Consequences include rising temperatures and accelerating sea level rise as well as growing risks of drought, heat waves, heavy rainfall intensified storms, and species loss. Left unchecked climate change could lead to profound human and ecological disruption.
Carbon dioxide (CO2) emissions from combusting fossil fuels are the main driver of global warming. CO2 is also the main byproduct of coal combustion: nearly 4 grams of CO2 are produced for every gram of carbon burnt (depending on its type, coal can contain as much as 60 to 80 percent carbon).
Methane (CH4) often occurs in the same areas that coal is formed, and is released during mining activities. Methane is 34 times stronger than carbon dioxide at trapping heat over a 100-year period and 86 times stronger over 20 years; roughly 10 percent of all US methane emissions come from coal mining.

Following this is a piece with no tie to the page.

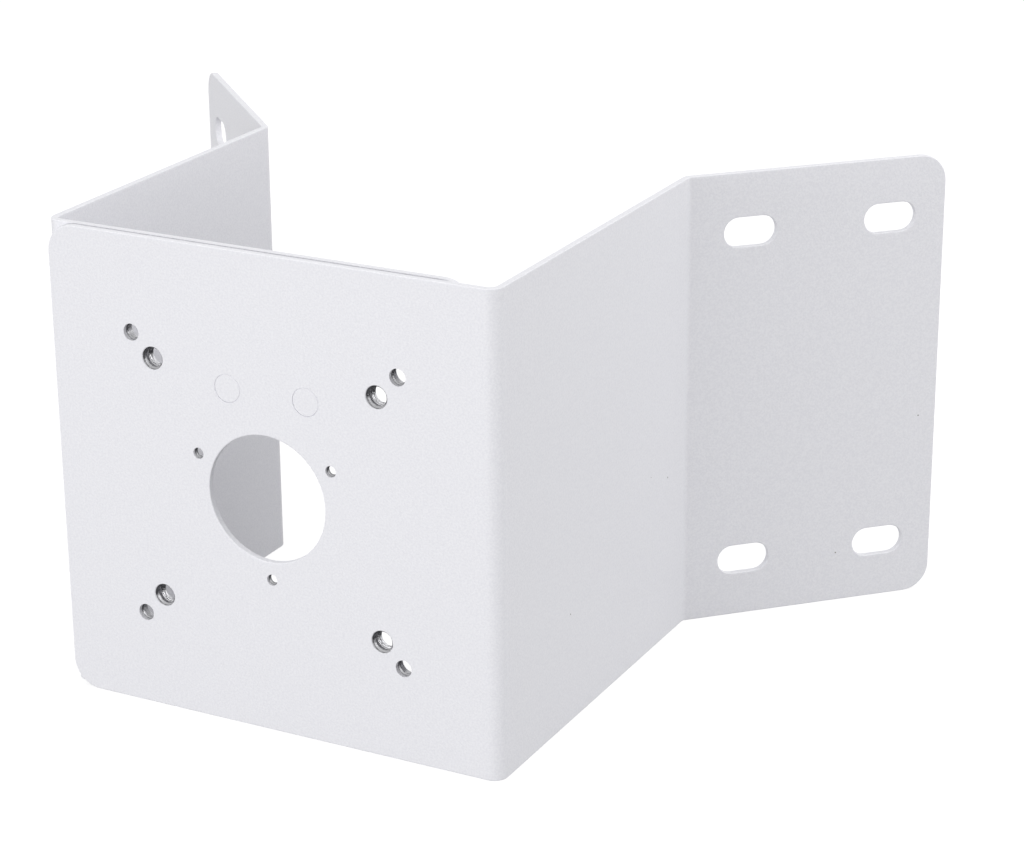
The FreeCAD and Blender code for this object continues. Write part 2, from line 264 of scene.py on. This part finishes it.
# %% [markdown]
# ## Cut steel
#
# In the photograph the holes are dark grey inside. That fits bare steel: tapped after coating, or with
# the coat chased out, and darkened by cutting oil. Its colours are also set much darker than bare steel
# is, as painted shade for the inside of the holes. Deep in each large hole the lower side is much
# brighter; this is a painted highlight: the flanks that look up are given a near-white steel colour.
# So the height of the surface normal, in the object's own axes, decides where the painted highlight
# lies, and noise breaks up its border. The other threads stay mostly dark, so they get a second version
# of the same steel with less painted highlight. All of this is a reading of very few pixels, not a known
# finish.

# %% Thread steel material
# Dark bare steel: partly oil, partly painted shade for the inside of the holes.
OIL_AND_SHADE_STEEL = "#2C2C2E"
WORN_AND_SHADE_STEEL = "#5A5A5E"
# Near-white steel for the faces that look up: a painted highlight.
PAINTED_HIGHLIGHT_STEEL = "#EFEFF2"
CHATTER_WIDTH = 0.5 * MM
STEEL_ROUGHNESS = (0.25, 0.45)
PAINTED_HIGHLIGHT_RANGE = (0.55, 0.85)
PAINTED_HIGHLIGHT_DEEP = 1.0
PAINTED_HIGHLIGHT_LESS = 0.45


def thread_steel(name, painted_highlight):
    """Bare steel as a tap leaves it, its colours dark as partly painted shade, with a painted highlight
    on the faces that look up; the second argument sets how strong that painted highlight is.
    """
    material, tree = new_material(name)
    place = add_node(tree, "ShaderNodeTexCoord").outputs
    chatter = add_node(tree, "ShaderNodeTexNoise", {
        "Vector": place["Object"], "Scale": 1 / CHATTER_WIDTH, "Detail": 3.0, "Roughness": 0.6,
    })
    stain = add_node(tree, "ShaderNodeMapRange", {
        "Value": chatter, "From Min": TONE_RANGE[0], "From Max": TONE_RANGE[1],
    })
    # Faces that look up are pushed towards the near-white steel, broken up by noise: a painted
    # highlight.
    upward = add_node(tree, "ShaderNodeSeparateXYZ", {0: place["Normal"]}).outputs["Z"]
    ragged = add_node(tree, "ShaderNodeMath", {0: chatter, 1: 1.0, 2: upward}, operation="MULTIPLY_ADD")
    bright = add_node(tree, "ShaderNodeMapRange", {
        "Value": ragged, "From Min": PAINTED_HIGHLIGHT_RANGE[0], "From Max": PAINTED_HIGHLIGHT_RANGE[1], "To Max": painted_highlight,
    })
    bare = add_node(tree, "ShaderNodeMix", {
        0: stain, MIX_A: linear(OIL_AND_SHADE_STEEL), MIX_B: linear(WORN_AND_SHADE_STEEL),
    }, data_type="RGBA")
    colour = add_node(tree, "ShaderNodeMix", {
        0: bright, MIX_A: bare.outputs[MIX_RESULT], MIX_B: linear(PAINTED_HIGHLIGHT_STEEL),
    }, data_type="RGBA")
    roughness = add_node(tree, "ShaderNodeMapRange", {
        "Value": chatter, "To Min": STEEL_ROUGHNESS[0], "To Max": STEEL_ROUGHNESS[1],
    })
    bump = add_node(tree, "ShaderNodeBump", {
        "Strength": 0.25, "Distance": 0.05 * MM, "Height": chatter,
    })
    shader = add_node(tree, "ShaderNodeBsdfPrincipled", {
        "Base Color": colour.outputs[MIX_RESULT], "Metallic": 1.0,
        "Roughness": roughness, "Normal": bump,
    })
    add_node(tree, "ShaderNodeOutputMaterial", {"Surface": shader})
    return material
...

Carbon capture and storage technologies (or CCS) are emerging technologies that could allow coal plants to capture some of the CO2 they would otherwise release; the CO2 could then be transported and stored in a geological repository without harming the earth’s climate. A few projects worldwide are currently operating, but the technology remains expensive, especially compared with cleaner forms of generation, and it is still unproven at the scale needed to materially contribute to addressing climate change. The deployment of CCS would also not reduce other harmful pollutants produced across the fuel cycle of coal.
To date the federal government has invested on the order of $5 billion dollars in CCS research, including $4.8 billion under the Obama administration and millions of dollars during the Bush administration.
The Union of Concerned Scientists supports continued federal incentives for research for a limited number of full-scale integrated CCS demonstration projects, alongside private sector efforts. CCS technology could potentially play an important role in transitioning to a clean energy future, if significant cost, technical, legal and environmental challenges can be overcome.